**What is expected**
Search the listing below for "this". Copy each matching line.

**Material provided**
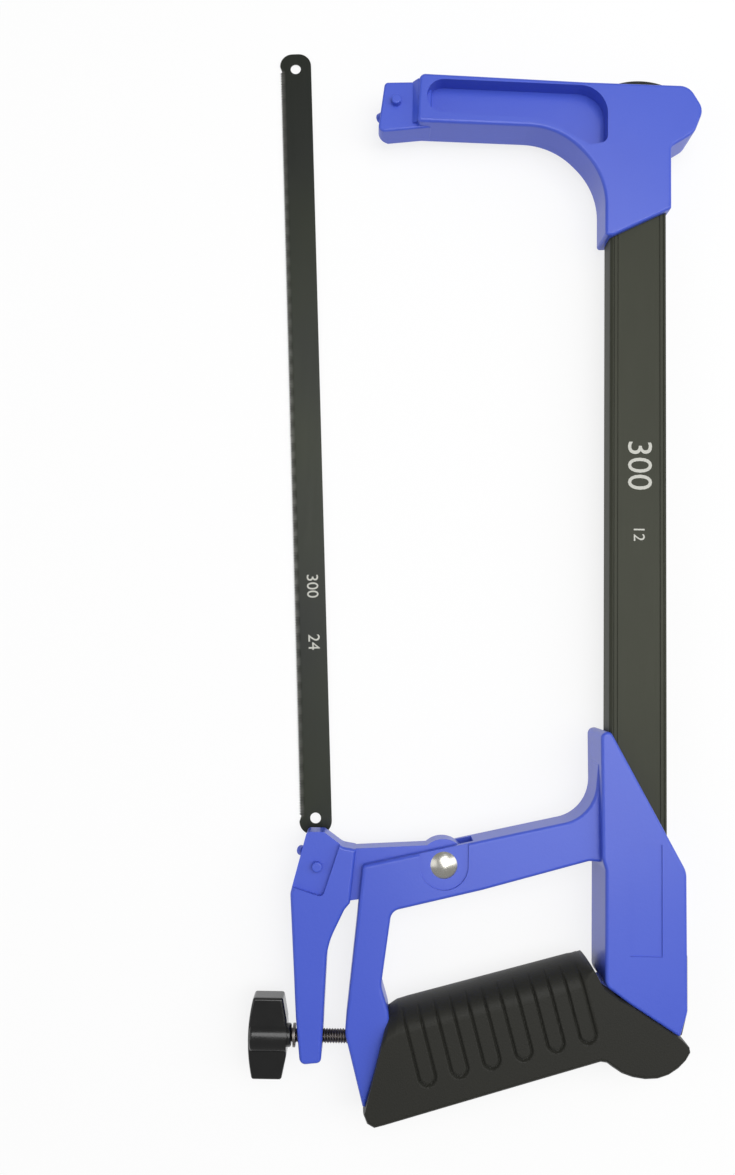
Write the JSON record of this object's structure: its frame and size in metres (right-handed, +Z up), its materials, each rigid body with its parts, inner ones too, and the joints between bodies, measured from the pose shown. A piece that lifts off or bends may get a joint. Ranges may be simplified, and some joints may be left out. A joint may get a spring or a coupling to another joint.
{
  "type": "hacksaw",
  "caption": "High-tension hacksaw: D-handle with ribbed rubber grip, rectangular spine, front arm, tension lever with screw and wing knob, and a loose blade.",
  "frame": {"origin": "bottom centre of the whole saw's bounding box, lying flat on its side", "axes": "+X from the blade side to the back of the spine, +Y from the handle to the front arm, +Z up through the thickness of the saw"},
  "size_m": [0.167, 0.4132, 0.0244],
  "materials": {
    "blue_paint": "glossy powder coat",
    "black_anodised": "dark anodised, satin",
    "black_rubber": "matte",
    "zinc_steel": "bright zinc",
    "dark_steel": "oiled dark steel",
    "gloss_black_plastic": "glossy moulded",
    "grey_plastic": "moulded",
    "blade_steel": "dark lacquered steel",
    "brass": "turned"
  },
  "bodies": {
    "frame": {"spine_tube": "black_anodised", "front_tube_plug": "grey_plastic", "rear_tube_plug": "grey_plastic", "front_arm": "blue_paint", "front_thumb_pad": "black_rubber", "handle_casting": "blue_paint", "grip_sleeve": "black_rubber", "back_strap": "black_rubber", "captive_nut": "dark_steel", "pivot_rivet": "zinc_steel", "rivet_washer": "zinc_steel", "front_pin_90": "blue_paint", "front_pin_45": "blue_paint", "front_cross_rivet_1": "zinc_steel", "front_cross_rivet_2": "zinc_steel", "rear_cross_rivet_1": "zinc_steel", "rear_cross_rivet_2": "zinc_steel"},
    "lever": {"tension_lever": "blue_paint", "lever_bush": "brass", "rear_pin_90": "blue_paint", "rear_pin_45": "blue_paint"},
    "washer": {"thrust_washer": "dark_steel"},
    "knob": {"wing_knob": "gloss_black_plastic", "tension_screw": "dark_steel"},
    "loose_blade": {"blade": "blade_steel"}
  },
  "joints": [
    {"name": "lever_pivot", "type": "hinge", "parent": "frame", "child": "lever", "pos_m": [-0.01247, -0.11257, 0.012], "axis": [0, 0, 1], "range_deg": [-1.4, 7]},
    {"name": "screw_feed", "type": "slide", "parent": "frame", "child": "washer", "axis": [1, 0, 0], "range_m": [-0.0014, 0.007]},
    {"name": "knob_turn", "type": "hinge", "parent": "washer", "child": "knob", "pos_m": [-0.06767, -0.17697, 0.012], "axis": [1, 0, 0], "range_deg": [-500, 2520]},
    {"name": "blade_slide", "type": "slide", "parent": "frame", "child": "loose_blade", "axis": [-1, 0, 0], "range_m": [0, 0.06]}
  ],
  "couplings": [
    {"joint": "screw_feed", "follows": "knob_turn", "m_per_rad": 0.00015915},
    {"joint": "lever_pivot", "follows": "knob_turn", "ratio": 0.0027777}
  ]
}
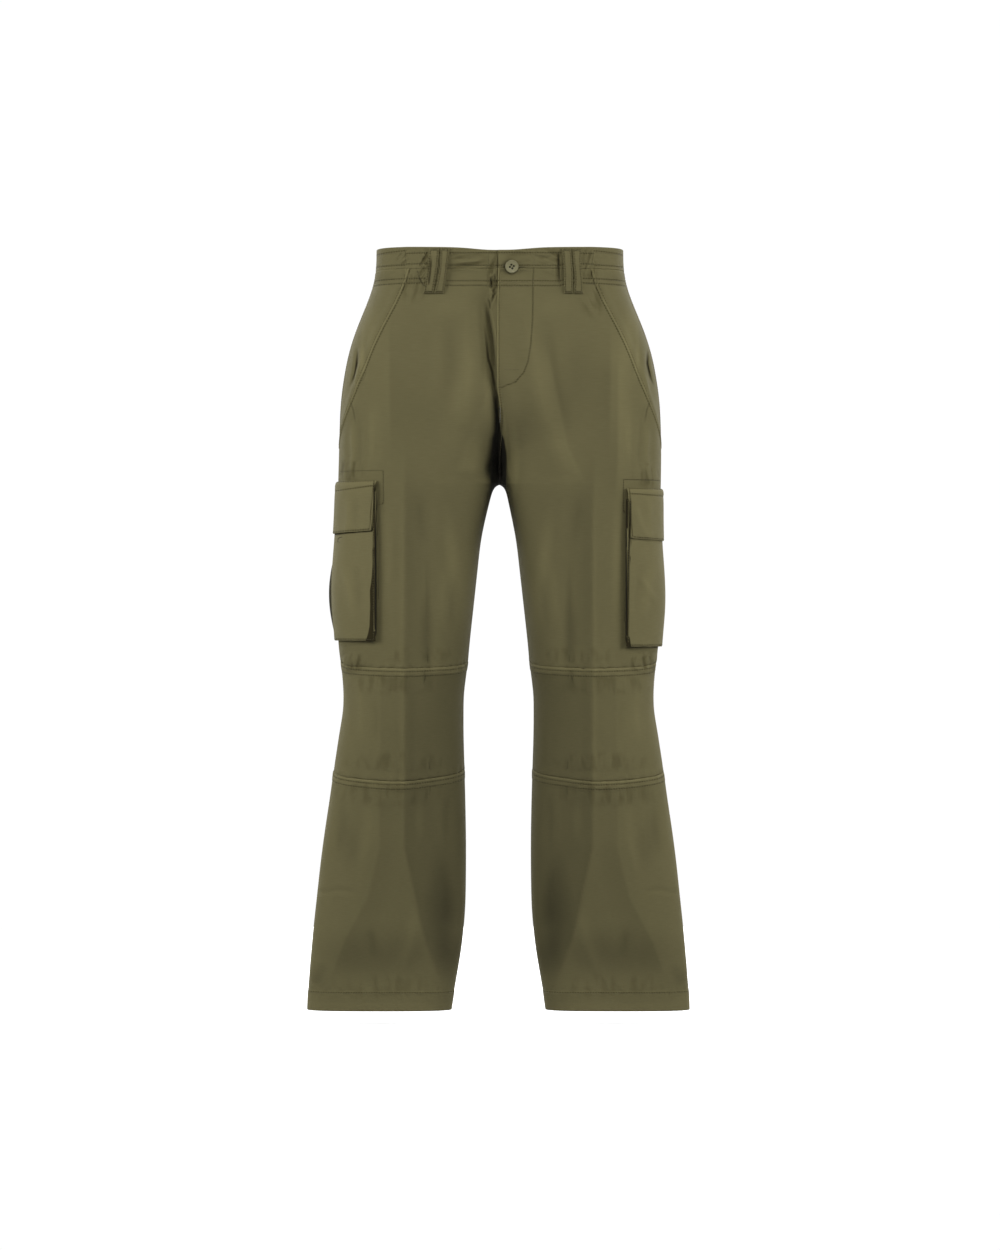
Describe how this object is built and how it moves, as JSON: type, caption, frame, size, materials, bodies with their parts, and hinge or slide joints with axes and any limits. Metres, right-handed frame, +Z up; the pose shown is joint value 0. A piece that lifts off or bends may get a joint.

**Complete response**
Write the JSON record of this object's structure: its frame and size in metres (right-handed, +Z up), its materials, each rigid body with its parts, inner ones too, and the joints between bodies, measured from the pose shown. A piece that lifts off or bends may get a joint. Ranges may be simplified, and some joints may be left out. A joint may get a spring or a coupling to another joint.
Describe how this object is built and how it moves, as JSON: type, caption, frame, size, materials, bodies with their parts, and hinge or slide joints with axes and any limits. Metres, right-handed frame, +Z up; the pose shown is joint value 0. A piece that lifts off or bends may get a joint.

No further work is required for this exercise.